En julio de 2002, el diario La República publicó una crónica titulada "Maestras detectaron que 80 niños de la escuela comen pasto los fines de semana", en alusión al centro educativo número 128 del barrio Conciliación.
La noticia corrió como reguero de pólvora y llegó a replicarse en el portal de noticias de la BBC de Londres.
A todos los uruguayos, apoyáramos o no el gobierno de Jorge Batlle, nos resultó so- brecogedora. Ese sentimiento de vergüenza y dolor colectivo fue literalmente capitalizado por algunos líderes políticos del FA, entre ellos, el hoy presidente Tabaré Vázquez.
Incluso hace un par de semanas escuchamos hablar a Mujica de la época "en que los niños comían pasto".
Pero ya en octubre del año pasado, la web de Radio Espectador publicó el desmentido de una de las maestras de esa escuela, Gabriela Verde: "uno de los niños se descompuso, cuando fue al baño y van a tirar la cisterna porque el chiquito no llegaba, la mamá ve que la materia estaba de color verde. Y de ahí salió ah, pero este niño debe haber comido pasto".
Consultada sobre la versión contraria publicada en La República, Verde dijo que "eso lo quisimos desmentir en el diario y no nos dieron derecho a réplica".
Hace unos días, El Observador publicó los resultados de una investigación del periodista Martín Tocar en el marco de una tesis de grado de Universidad ORT: no solo confirma la falsedad de aquella versión sino que agrega que las maestras implicadas llegaron a enviar una carta a Tabaré Vázquez para que no la repitiera, pero nunca fue contestada.
Hasta el momento, el presidente no ha realizado rectificación alguna sobre la imputación que se le hace. Pero los coletazos de la controversia aún colman las redes sociales. A veces con tono burlón, a veces en forma insultante, opinantes anónimos se preguntan qué importa si la historia es real o no: lo grave es que la crisis de 2002 generó un impacto dramático en las poblaciones más vulnerables. Y nadie puede negar que fue así. No hay ninguna duda de que hubo episodios de desnutrición infantil en aquellos años terribles. Lo repugnante es valerse de una falsedad truculenta para convertirla en argumento propagandístico.

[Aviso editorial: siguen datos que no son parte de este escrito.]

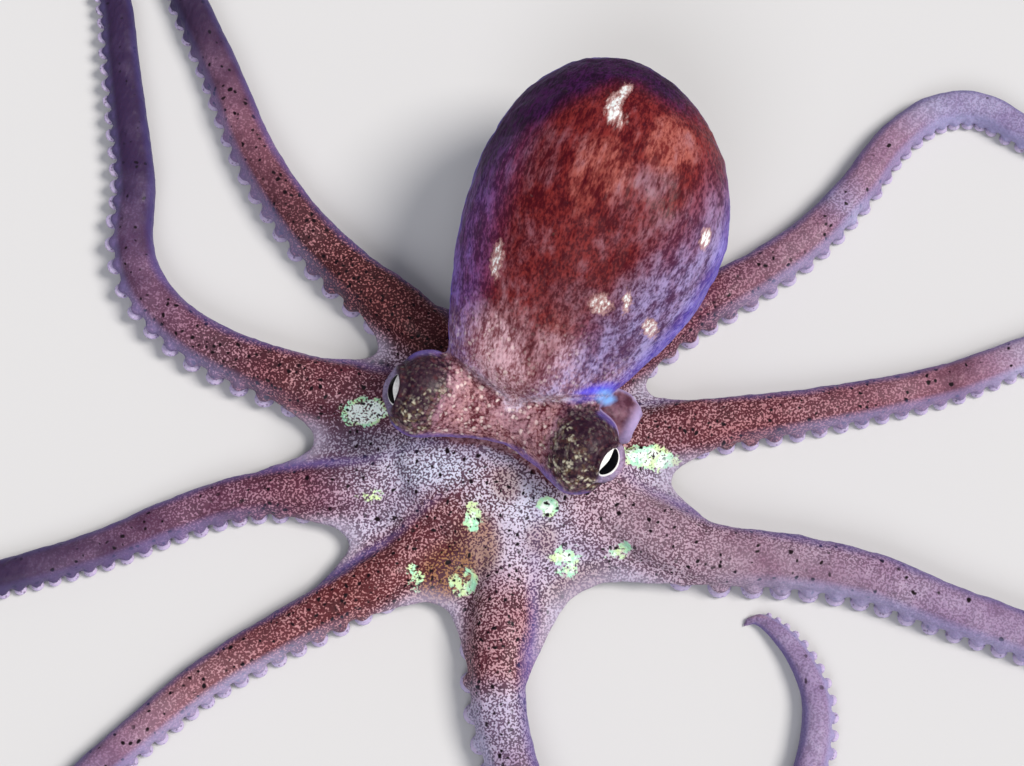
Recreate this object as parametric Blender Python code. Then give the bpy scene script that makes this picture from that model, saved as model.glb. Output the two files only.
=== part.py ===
"""A small octopus at life size, crawling with its arms spread on a flat floor.

Metres, +Z up. Everything is measured from the mouth, and the whole model is then moved so that the
origin is on the floor under the middle of its outline. +X is towards the animal's left arms, and the
mantle trails towards +Y. The arms rest on the flat rims of their suckers, at z = 0.
"""

import math

import bmesh
import bpy
from mathutils import Matrix, Vector

MM = 0.001
GAP = 0.3 * MM  # between neighbouring pieces

# The arms. Each route is the arm's middle line seen from above, in mm, from the crown to the tip.
ARM_ROUTES = {
    "arm_l1": [
        (-0.6, -11.4), (-0.9, -17), (-1.2, -23), (-0.5, -28.4), (1.8, -35), (6.6, -41), (13.5, -44),
        (21.2, -42.4), (26.6, -37), (29.2, -30.5), (29.8, -25), (28.4, -20.8), (26.2, -17.9),
        (24.2, -16.6), (22.8, -17.4),
    ],
    "arm_l2": [
        (9.8, -5.8), (14, -8.2), (19.6, -10.4), (27.4, -11.2), (35.3, -12.7), (43.1, -15.7),
        (50.4, -18.4), (58, -21.5), (65.5, -26), (71, -32.5), (72, -40), (69.2, -44.6),
    ],
    "arm_l3": [
        (11.3, 1.6), (15, 2.3), (20.2, 3), (27.8, 4), (36, 5.5), (44.2, 7.4), (51.7, 10.2),
        (59.5, 12.8), (67.5, 13), (75, 10), (80, 4.5), (80.5, -1.5),
    ],
    "arm_l4": [
        (8.5, 7.6), (12.9, 11.1), (18.4, 14.9), (24, 18), (30.2, 22.3), (35.3, 27.6), (39.3, 32.9),
        (44, 36.3), (48.8, 36.6), (52.8, 34.3), (57, 32.3), (61.5, 32.4), (66, 35.5), (69.5, 40),
        (71, 44.5),
    ],
    "arm_r4": [
        (-6.0, 10.4), (-10.9, 14.5), (-16.2, 18.7), (-21.4, 24.2), (-26.1, 31.6), (-29.8, 40.5),
        (-33.4, 48.4), (-36.7, 56.5), (-38, 64.5), (-35, 71.5), (-29.4, 74.6),
    ],
    "arm_r3": [
        (-10.3, 4.8), (-18, 6.4), (-26.1, 9.1), (-32.3, 12.4), (-36.7, 17), (-38.3, 22),
        (-38.2, 28), (-39.2, 35.2), (-40.3, 42.5), (-41.2, 48.6), (-43.8, 54.4), (-49, 58.3),
        (-55, 58.5),
    ],
    "arm_r2": [
        (-11, -2.9), (-16.3, -3.8), (-26, -4.4), (-33.2, -6.6), (-40.5, -9.6), (-50, -12.4),
        (-58, -14), (-66, -13), (-72.5, -8.5), (-75.5, -1.5), (-74.4, 5.6),
    ],
    "arm_r1": [
        (-7.4, -8.7), (-11.5, -12), (-15.7, -14.5), (-24.2, -19.2), (-30.1, -22.9), (-35.4, -27.3),
        (-40.2, -31.5), (-45.5, -36.8), (-49, -44), (-48.5, -52), (-43.5, -58), (-36.4, -60),
    ],
}
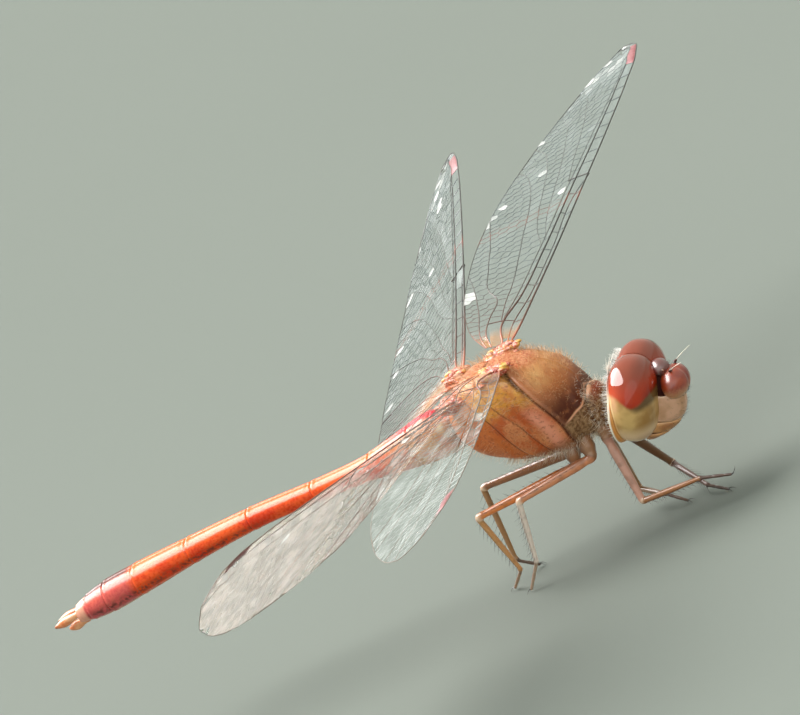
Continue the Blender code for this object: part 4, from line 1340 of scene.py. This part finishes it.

Es decir: si quienes la usaban creían que la información era verdadera, estaban en su derecho de invocarla para respaldar sus ideas. Pero si lo hacían sabiendo que era una mentira, incurrían conscientemente en una inmoralidad.
Cuando yo era niño, a principios de los años 70, aquella democracia declinante se caracterizaba por el cruce de calumnias para descalificar partidos y personas. De un lado se decía que si ganaba el Frente Amplio, los comunistas iban a secuestrar a los niños y llevarlos a Rusia. Del otro se decía que la campaña de Wilson Ferreira era financiada por una petrolera multinacional. Y si había por ahí algún demócrata que no se subía al tren del FA, no faltaba quien lo acusara de ser agente de la CIA. Se asesinaba a un funcionario que salía de su casa al trabajo, por el simple hecho de que alguien lo había acusado de integrar un escuadrón de la muerte. Esa mentalidad putrefacta empujó al país a doce años de dictadura, represión y oscurantismo.
Así que estaría muy bien que quienes hasta ahora venían agitando a cada rato la imagen lacerante de los niños comiendo pasto, hagan un mea culpa y empiecen de una vez a defender sus ideas con honestidad. Nunca es tarde.